Electrical capacity and the data center network

Your data center network cannot function without electricity. When you combine that with the fact that electrical power is one of a data center's primary ongoing expenses, it makes sense to take a good look at the data center's electrical capacity up front.

Many years ago, I was doing some after-hours consulting projects. I received a phone call one day from a small company that had recently moved into a new building. They were having some problems with a new UPS they were using.

I had never been to the company's new facility, and I hadn't been involved in the move, so I didn't really know what to expect. When I got there, the server room looked something like the scene from the movie "A Christmas Story" where the father had a zillion plugs feeding into a single outlet. Whoever had set up the room had daisy-chained a bunch of power strips. This meant that every server in the room was plugged into a single 20-amp outlet.

Miraculously, the outlet was able to sustain the workload, but the company bought a single UPS and connected it between the wall and the first power strip in the chain. They couldn't understand why this low-end, consumer-grade UPS could not support all those computers and monitors.

The point is that if you are setting up a data center, it is important to figure out what your power consumption is going to be ahead of time so you can make sure the facility has adequate electricity.

Each piece of equipment should have a label that will help you to estimate its power consumption. Once you have made a list of each machine's power consumption, I recommend tacking on 20% as a safety margin. Of course, in a startup data center you may not yet have actually purchased or received the equipment. If that is the case, then I recommend visiting the manufacturer's website for each piece of equipment you are considering. Most hardware manufacturers will post the equipment specs on their website, and this typically includes information about power consumption.

You also have to account for other sources of power consumption. For instance, larger data centers generally have their own cooling systems, which of course consume electricity, as do the lights. You should also plan for future growth by making sure there is plenty of power left over for servers that you might purchase in the future.

If you are moving into an existing facility, then I strongly recommend having an electrician inspect the portion of the facility that you plan to use as a data center.

Typically, you are going to need several dedicated electrical circuits in your data center (more or less, depending on the size of the data center). An electrician can verify that the existing circuit breaker box has the capacity to add any extra dedicated circuits that may be necessary.

Another reason why such an inspection is important is that you need to find out whether the outlets that are currently in the area are on the same circuit as anything else. For example, you may find that the planned data center is on the same circuit as the entire next room. I ran into a situation about 10 years ago in which a nursing home's servers kept going offline for no apparent reason. Examining the logs, I noticed a trend in the timing of the failures, so I stuck around late at night to see what was happening. It turned out that the servers were plugged into an outlet that was wired to a light switch. When the last person left, he would turn off the lights, and the servers would go down.

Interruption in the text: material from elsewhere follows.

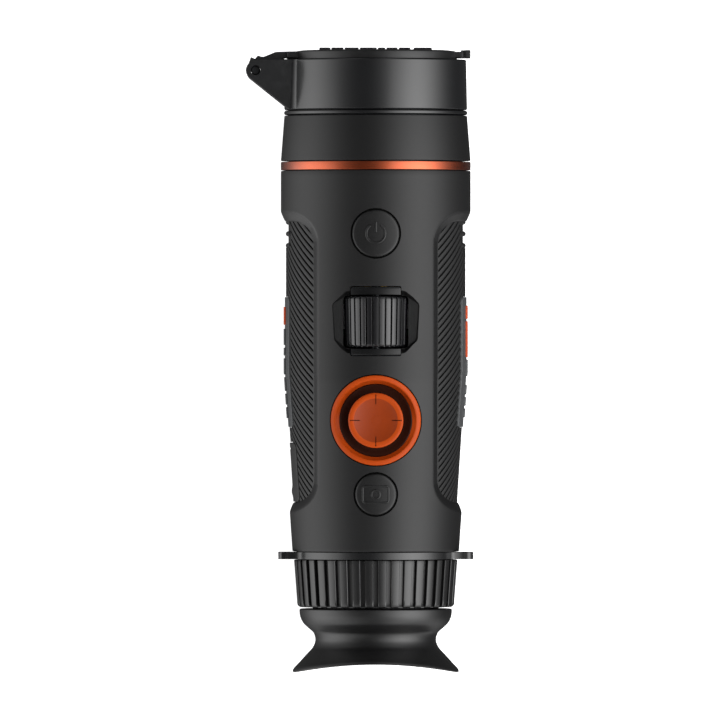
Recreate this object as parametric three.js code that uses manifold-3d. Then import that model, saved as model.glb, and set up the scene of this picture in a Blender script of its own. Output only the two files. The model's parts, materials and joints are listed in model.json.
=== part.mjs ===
// Handheld thermal imaging monocular, in millimetres.
// Modelling frame: +Y is the optical axis, from the eyecup's tips (station 0) to the objective,
// +Z is the button side and X is across. Radii are taken from the optical axis.
// The exported frame has its origin at the middle of the tripod plate's underside.
import * as THREE from "three";
import { mergeVertices } from "three/addons/utils/BufferGeometryUtils.js";
import Module from "manifold-3d";

const wasm = await Module();
wasm.setup();

// ---------------------------------------------------------------- driving dimensions
const AXIS_HEIGHT = 31.0;
const DATUM_STATION = 102.0;
const OUTER_SEGMENTS = 36;
const INNER_SEGMENTS = 24;
const SMALL_SEGMENTS = 12;
const ARC_STEPS = 4;
const FAR = 60.0;
const SLIP = 0.1;
const SEAT_GAP = 0.15;

const HOUSING = {
  rear: 38.2, front: 158.5, rearRadius: 26.35, taperEnd: 92.0, radius: 30.0,
  bore: 23.0, frontBore: 26.1, boreStep: 146.0, edge: 0.4,
};
const GRIP = {
  inner: 18.1, rear: 50.1, front: 146.0, cornerRadius: 9.0, thickness: 1.2,
  rearRadius: 25.8, taperStart: 55.0, taperEnd: 95.0, radius: 28.35,
};
const RIB_POCKET = {
  rear: 133.3, front: 143.9, halfWidth: 9.0, floor: 27.6,
  ribStations: [134.9, 138.6, 142.3], ribRadius: 0.8, ribHalfWidth: 7.6,
};
const SIDE_PLATE = {
  rear: 77.5, front: 118.6, halfWidth: 10.4, corner: 2.0, proud: 0.4, depth: 0.65, floorGap: 0.1,
};
const BADGE = {
  proud: 0.4, halfWidth: 4.2,
  left: [109.8, 115.5], rightFront: [111.7, 115.9], rightRear: [99.6, 111.0],
  leftMarks: [[80.3, 83.8], [84.6, 88.1], [88.9, 93.3], [94.1, 99.3], [100.1, 102.6], [103.4, 108.6]],
  rightMarks: [[80.6, 83.4], [84.2, 87.0], [87.8, 90.8], [93.6, 98.8]],
};
const USB = {
  rear: 53.9, front: 72.6, halfWidth: 9.6, corner: 2.4, proud: 0.3, gap: 0.25,
  holeRear: 57.8, holeFront: 68.4, holeHalfHeight: 3.0,
  bossRear: 59.6, bossFront: 67.4, bossHalfHeight: 1.7, bossDepth: 23.3,
  portRear: 58.6, portFront: 67.4, portInner: 15.6, portOuter: 22.6, portHalfHeight: 1.6,
  socketHalfWidth: 4.1, socketHalfHeight: 1.2,
  boardRear: 54.0, boardFront: 72.0, boardInner: 10.5, boardOuter: 22.0, boardTop: -1.8,
};
const BOARD_THICKNESS = 1.2;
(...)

Granted, this was a small facility without a dedicated data center. You would never expect that sort of thing to happen in a "real" data center. Even so, this is a perfect example of why an electrical inspection is so important. Until you get the facility inspected, you have absolutely no idea how it is wired. That outlet that you plan on plugging a server into may be connected to the light switch, or it may be on the same circuit as the copy machine in the next room. You just don't know until you have an inspection done.

When you add up the power consumption needs of your equipment and factor in a margin of safety, and the needs of future servers, you may be shocked at how much power you are going to need. There is a bit of good news, though. Power consumption in the data center is actually on the decline.

Server virtualization plays a big part in this decline. In my own data center, for instance, I have consolidated 12 servers into two. That really cut down on power consumption in terms of how much electricity the servers use and how much power my air conditioners are using. Having fewer servers means you are going to produce less heat, which means the air conditioners won't have to work as hard.

Another reason why power consumption is on the decline is that the equipment itself is becoming more efficient. This is especially true of hard drives. As you gradually replace older servers with new ones, you will generally find that your power consumption goes down.

Cooling the data center network

Excessive heat can dramatically shorten the lifespan of servers and other types of networking equipment. Network administrators are usually under a tremendous amount of pressure to keep the network running reliably and to make the most of the IT budget. Having equipment fail because it overheats can result in downtime and expensive repairs.

It actually takes quite a bit more cooling power than you might think to keep a data center cool. One extreme example of this is that when I first started doing freelance writing full time, I had a rack of 14 desktop machines I used as servers in a large room. The heat these machines put out was unbearable, even with the air conditioning running at full blast. The air conditioner simply wasn't designed to keep up with that kind of heat.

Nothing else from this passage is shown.